Tuesday, November 20, 2012

How the medical device tax hurts innovation

Three CEOs in my own industry decry the new tax on medical devices, one of the funding mechanisms for the Affordable Care Act. Because of the tax's structure, it amounts to a 30% federal tax increase on the industry. For my own company, the new tax essentially wipes out a year of earnings growth. Since that is not an acceptable answer for stockholders (who can always invest their money in some other industry), companies have reacted to the tax by cutting other expenses, which in our industry usually means employees. Surging regulation on the part of the United States government (from all corners) means that it is very difficult for most device companies to cut "general and administrative" expenses and cost of goods sold. That means that compensating savings will have to come from sales and marketing expense (challenging, because if revenues suffer then even more cuts are necessary) and product development. That is happening anyway, because governments all around the world have tremendously extended approval times for new medical technology that they fear will cost more and strain their budgets further, but the medical device tax will surely accelerate the decline.

The other consequence of the medical device tax is that it further shifts the competitive balance from small companies to multinationals. First, it is a tax on revenues, not profits, so its impact on a money-losing start-up is onerous. More small companies will fail because of the tax, and fewer new device companies will receive funding in the first place. We will have fewer great products in our dotage as a result.

Second, the tax is imposed only on sales in the United States, so big companies that typically do half or more of their business in the rest of the world will pay a substantially lower tax (as a proportion of their revenues) than small companies.

Unfortunately, it is often the small companies that do the best inventing.

Hammering the medical technology industry is bad policy, because in addition to helping hundreds of millions of patients around the world lead longer and more comfortable lives, our device companies have been one of the real success stories in the American economy. Both the industry's prosperity and our own well-being require innovation, which politicians the world over seem to take for granted. That is a mistake.


  1. Anon Attorney here to support the new blog, TH.

    I believe I have previously disclosed that I am peripherally involved with some medical tech startup and early stage companies, both as a capital investor and as an advisor.

    I can pretty safely report that Obamacare has all but killed fundraising for small and startup med tech companies, at least for the time being. There is simply too much regulatory and revenue stream risk inherent in Obamacare. Investors won't touch it now, and I don't blame them.

    There is funding available on the software side of the business for companies involved in records management and other efficiency-driving products and services. However, I think the days of gritty start-ups driving technical advances are probably over.

    Lots of money out there for social media ventures and gaming apps. So on the upside Americans can continue to play Angry Birds and Farmville on Facebook as they waste away on their deathbed from a preventable disease.

  2. Yeah, that is exactly what I hear. The number of venture-backed companies that cannot fund their next round is astronomical, and a lot of them are up for sale when they would not have been a few years back. It is a national tragedy.

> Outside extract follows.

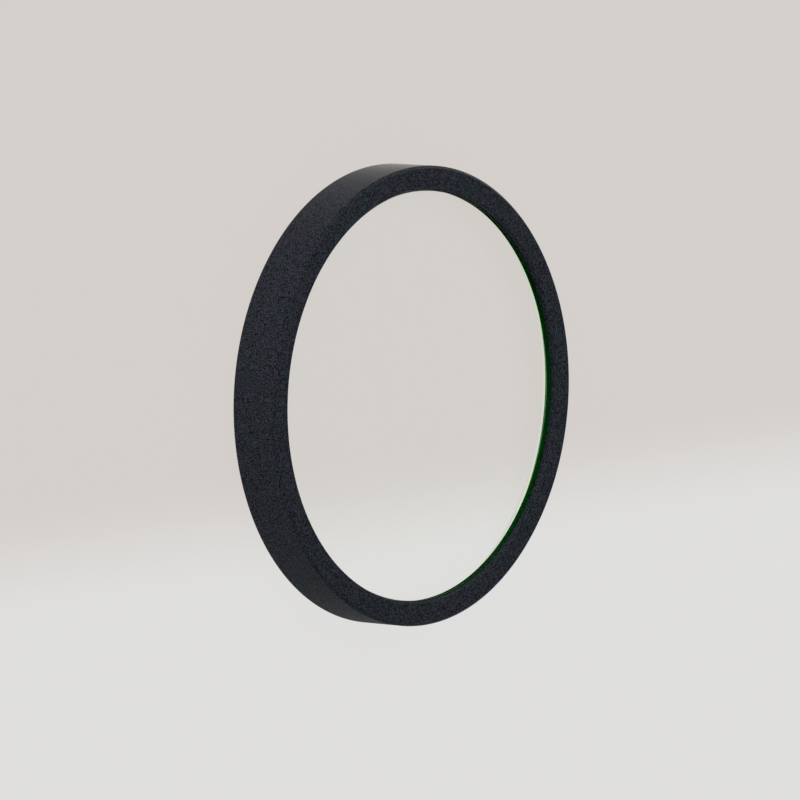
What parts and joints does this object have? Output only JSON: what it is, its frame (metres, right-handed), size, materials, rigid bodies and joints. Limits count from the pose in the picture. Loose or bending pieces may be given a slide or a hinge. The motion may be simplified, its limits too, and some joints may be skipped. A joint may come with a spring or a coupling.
{
  "type": "ultraviolet infrared cut filter",
  "caption": "Round mounted optical filter: a slim plain black ring whose front lip takes the boss of a clear coated glass disc, with a spring wire behind the disc.",
  "frame": {"origin": "centre of the rear rim, which the filter lies on, on the optical axis", "axes": "+Z along the optical axis, out of the front face with the lip; X and Y across the disc, with the opening of the retaining wire on the -Y side"},
  "size_m": [0.05, 0.05, 0.0057],
  "materials": {
    "ring": "matte black anodised, fine bead blast",
    "glass": "polished, coated on both faces, ground and darkened edge",
    "wire": "blackened spring steel"
  },
  "bodies": {
    "root": {"filter_ring": "ring", "filter_glass": "glass", "retaining_wire": "wire"}
  },
  "joints": []
}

  3. How did this tax happen? I have heard rumors that the med device industry refused to fall into line with the other health care industries that supported the ACA, and that the Administration punished it.

    Since the US has turned into Chicago on a grand scale, I find these rumors credible. Can anyone confirm or deny?

  4. James, there is something to that version. The inside baseball was not pretty for those of us with a romantic view of our democracy. Pharma caved and agree to pay a higher tax, and the Democrats expected the device industry to do the same. The device industry group resisted because the analogy to pharmaceuticals is a false one: Drugs are paid for separately, devices are just another input to a hospital's expenses, like rent, building maintenance, salaries and wages, and liability insurance. As a result, the device industry is already cutting prices to respond to cost-cutting pressure from hospitals. That dynamic does not apply to drugs.

  5. I guess I do have to wonder how taxing medical care can lower the cost? Eventually, some margin will be added to the tax and handed back to the consumer. Those on the lowest end of the scale hand it back to the taxpayer. It is the margin which is added at every step which will eventually hurt smaller companies and patients.